There will be some interest in what amendments should now made to the Marriage Act. Before 2004, there was no definition of marriage under Australian legislation and instead the common law definition was used ie the views of judges as developed over time in England defined what a marriage would be. In 2004 an Australian definition was legislated, presumably drawing on this and saying “marriage means the union of a man and a woman to the exclusion of all others, voluntarily entered into for life”. This will now have to be amended to take account of same sex agreements, presumably by substituting “ a person” for “a man and a woman” but retaining the “voluntarily entered into for life”. The 2004 legislation also inserted a new section saying that certain unions are not marriages, including that “a union solemnised in a foreign country between:(a) a man and another man; or(b) a woman and another woman;must not be recognised as a marriage in Australia”. This will presumably be amended too, although there may be a question as to whether all such foreign marriages should be allowed (any foreign marriages not consistent with other sections of the Marriage Act would not be accepted in any event).
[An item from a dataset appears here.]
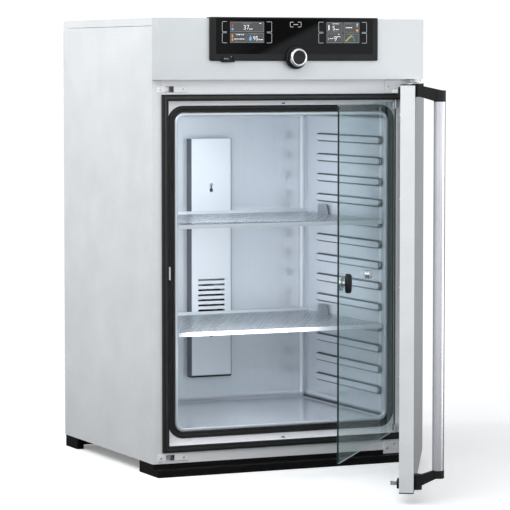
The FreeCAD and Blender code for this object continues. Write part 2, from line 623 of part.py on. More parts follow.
# half section, revolved about the knob's own axis line
poly(s, [(bz - 10.5, knob_z + 17), (bz - 10.5, knob_z + knob_radius), (bz - 20, knob_z + knob_radius), (bz - 24, knob_z + knob_radius - 3.5),
         (bz - 24, knob_z + 17)])
knob_line = b.newObject("PartDesign::Line", "knob_axis")
knob_line.Placement = FreeCAD.Placement(V(0, 0, knob_z.v), FreeCAD.Rotation(V(1, 0, 0), 90))
f = b.newObject("PartDesign::Revolution", "ring_turn")
f.Profile = s
f.ReferenceAxis = (knob_line, [""])
f.Angle = 360
b.Tip = f
node("knob_ring", b)
node("knob_cap", cut("knob_cap", cyl("knob_cap_disc", 0, bz - 22.5, knob_z, 17, 12, "Y"),
                     [cyl("knob_cap_bore", 0, bz - 18, knob_z, 3, 20, "Y"), cyl("knob_cap_dish", 0, bz - 23, knob_z, 13, 1.5, "Y")]))

# Main switch and service socket in one small frame at the bezel's lower left.
sw = box("switch_frame_block", -209.3, -173.2, bz - 1.5, bz + 4, 1067.2, 1083)
node("switch_frame", cut("switch_frame", sw, [box("rocker_well", -207, -194.5, bz - 3, bz + 3.5, 1069, 1081.2),
                                             cyl("trunnion_bore", -208, bz, 1075.1, 0.8 + running_gap, 14.4, "X"),
                                             cut("socket_mouth", box("socket_well", -190, -176, bz - 3, bz + 3.2, 1072, 1078.5),
                                                 [box("socket_tongue", -188, -178, bz - 1, bz + 4, 1074.6, 1075.9)])]))
rk = fillet("rocker_round", box("rocker_block", -206.5, -195, bz - 3.2, bz + 1, 1070, 1080.2), 1.0, lambda e: e.BoundBox.YMax < bz.v - 3.1)
ROCK = FreeCAD.Placement(V(0, 0, 0), FreeCAD.Rotation(V(1, 0, 0), -6), V(0, bz.v, 1075.1))
node("power_rocker", fuse("power_rocker", [rk, cyl("rocker_trunnions", -207.8, bz, 1075.1, 0.8, 14, "X")]), ROCK)
# Electronics above the chamber.
node("control_board", fuse("control_board", [box("board", -170, 60, 60, 250, 1032, 1033.6)] +
                           [cyl("standoff_%d" % i, x, y, fascia_bottom - 3, 4, 12.5) for i, (x, y) in enumerate(((-160, 70), (50, 70), (-160, 240), (50, 240)))]))
node("power_supply", soft_box("power_supply", 110, 290, 90, 260, fascia_bottom - 3, 1075, 2, along("Z")))

# =====================================================================================================  LATCH KEEPERS
keepers, screws = [], []
for nm, z in (("top", latch_top), ("bottom", latch_bottom)):
    plate = fillet("keeper_round_" + nm, box("keeper_block_" + nm, hub_x - 30, hub_x + 54, -3, 0, z - 9, z + 9), 1.2, lambda e: e.BoundBox.YMax < -2.9)
    keepers.append(cut("latch_keeper_" + nm, plate, [box("keeper_slot_" + nm, hub_x - 8.5, hub_x + 16.5, -4, 1, z - 7.5, z + 7.5)]))
    for i, dx in enumerate((-22, 42)):
        screws.append(cyl("keeper_screw_%s_%d" % (nm, i), hub_x + dx, -4.2, z, 3.2, 1.2, "Y"))
node("latch_keepers", group("latch_keepers", keepers))

# Keeper of the glass door's turn latch: an angle on the step's left wall.
node("glass_latch_keeper", fuse("glass_latch_keeper", [box("glass_keeper_lip", -open_half, -326.9, 4.5, 7, 506.5, 540.6),
                                                       box("glass_keeper_base", -open_half, -335, 4.5, 20, 506.5, 540.6)]))

# =====================================================================================================  DOOR HINGES
brackets, pins = [], []
for nm, z0, z1, zl0, zl1, zk0, zk1, zp0, zp1 in (("top", 985.5, 1018.5, 1016, 1020.5, 1014.9, 1021.5, 985, 1021.5),
                                                ("bottom", 21, 57.5, 21.5, 26, 21, 26.9, 21, 56)):
    plate = box("hinge_plate_" + nm, 287, 379.5, -3, 0, z0, z1)
    leaf = box("hinge_leaf_" + nm, 352, 378.5, door_axis_y, 0, zl0, zl1)
    knuckle = cyl("hinge_knuckle_" + nm, door_axis_x, door_axis_y, zk0, 11.5, zk1 - zk0)
    brackets.append(cut("hinge_bracket_" + nm, fuse("hinge_bracket_sheets_" + nm, [plate, leaf, knuckle]),
                                    [cyl("hinge_bracket_bore_" + nm, door_axis_x, door_axis_y, zk0 - 2, pin_radius, 12)]))
    pins.append(cyl("hinge_pin_" + nm, door_axis_x, door_axis_y, zp0, pin_radius, zp1 - zp0))
node("hinge_brackets", group("hinge_brackets", brackets))
node("hinge_pins", group("hinge_pins", pins))
screws += [cyl("hinge_screw_%d" % i, x, -5, z, 4, 2, "Y") for i, (x, z) in enumerate(((297, 1004), (318, 994), (345, 1004), (297, 36), (318, 47), (345, 36)))]
node("frame_screws", group("frame_screws", screws))

# =====================================================================================================  PLINTH AND FEET
y1 = 97
ends = []
for nm, x0, x1 in (("left", -half + 1.5, -half + 141.5), ("centre", -half + 142, half - 142), ("right", half - 141.5, half - 1.5)):
    bars = fuse("plinth_bars_" + nm, [box("plinth_lower_" + nm, x0, x1, plinth_front, y1, 0, plinth_step),
                                      box("plinth_upper_" + nm, x0, x1, 0.5, y1, plinth_step, body_bottom)])
    seg = fillet("plinth_round_" + nm, bars, 2, lambda e: abs(e.BoundBox.YMin - plinth_front.v) < 0.01 and abs(e.BoundBox.YMax - plinth_front.v) < 0.01
                 and e.BoundBox.ZMin > plinth_step.v - 0.01)
    if nm == "centre":
        node("plinth_centre", seg)
    else:
        ends.append(seg)
node("plinth_ends", group("plinth_ends", ends))
rear = [soft_box("rear_foot_" + nm, x0, x1, 553, 642, 0, body_bottom, 2, along("Z"))
        for nm, x0, x1 in (("left", -half + 1, -half + 21), ("right", half - 21, half - 1))]
node("rear_foot_frame", fuse("rear_foot_frame", rear + [box("rear_cross_bar", -half + 20, half - 20, 560, 585, 11, body_bottom)]))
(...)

In conclusion, while a same sex union can now become a “marriage”, this is unlikely to make a substantial change to the way people live or make decisions about their relationships. True, some same sexers will be pleased to be able to conclude marriage agreements and some whose unions are not same sex will be critical of the new arrangements. But subject to protecting freedom to be critical and freedom to continue existing marriage agreements, life should continue basically unchanged.